The average answer length per question differs widely between questions. We investigate this property to consider length effects on grading.
Finally, we look at answer set homogeneity, that is, the average similarity among answers for one question. Previous research has shown that this property is correlated with question difficulty (Padó, 2017) and varies between CA and LA corpora (Padó, 2016). We expect that it should be easier to grade consistently if all the answers to a question are similar and the same grading decision can be re-applied multiple times. Annotator agreement will thus be improved if both annotators consistently apply the same grade to the homogeneous answer set. However, note that each of two annotators might also consistently apply a different grade. The result would then be maximal inconsistency between the annotators on the question level.
Answer level
On the answer level, we consider the answer similarity to the other answers for the same question. We include this property to complement the question-level factor of answer homogeneity. On the question level, answer homogeneity tells us how similar all answers to one question are on average. On the answer level, answer similarity indicates whether the answer question is very similar to other answers to the same question, or whether it is an outlier. Outliers might be easy to grade if they are clearly wrong or just a statement like “I don’t know”, or they might be hard to grade if they misinterpret the question or are highly original. Conversely, typical answers might be easier to grade because the same grading decision made elsewhere can just be re-applied.
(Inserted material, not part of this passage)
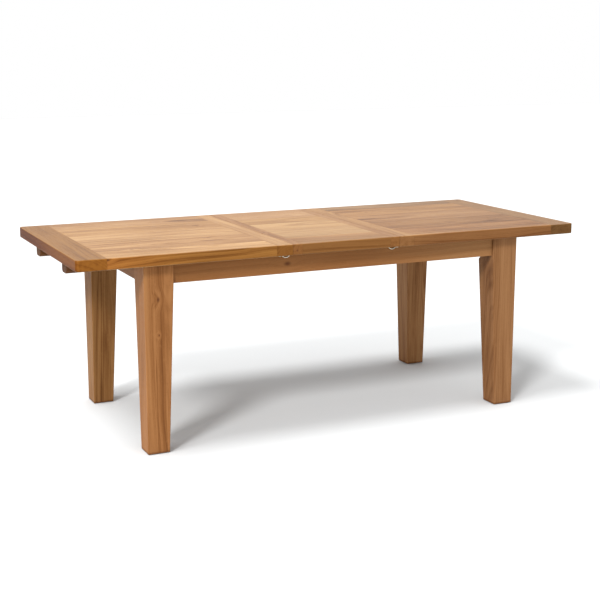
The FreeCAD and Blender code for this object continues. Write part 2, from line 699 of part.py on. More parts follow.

A related concept, question–answer similarity, might also seem promising as a property at first glance, assuming that answers containing words that occur in the question address the correct topic. However, it is well known that students use repetition of question words as a filler strategy, so question–answer similarity is not informative. Therefore, we do not consider this property (cf. Mohler et al., 2011).
The final relevant property is the correctness of an answer. Correct answers are arguably easier to grade consistently by human graders since they can, for many difficulty levels, be compared against a reference answer or a positive statement in a scoring rubric. However, such matching strategies are not equally effective for all difficulty levels—the more creative the student has to be, e.g. in reorganization, the smaller the benefit for correct answers. We therefore expect an interaction between difficulty level and correctness (see Sect. 4.4).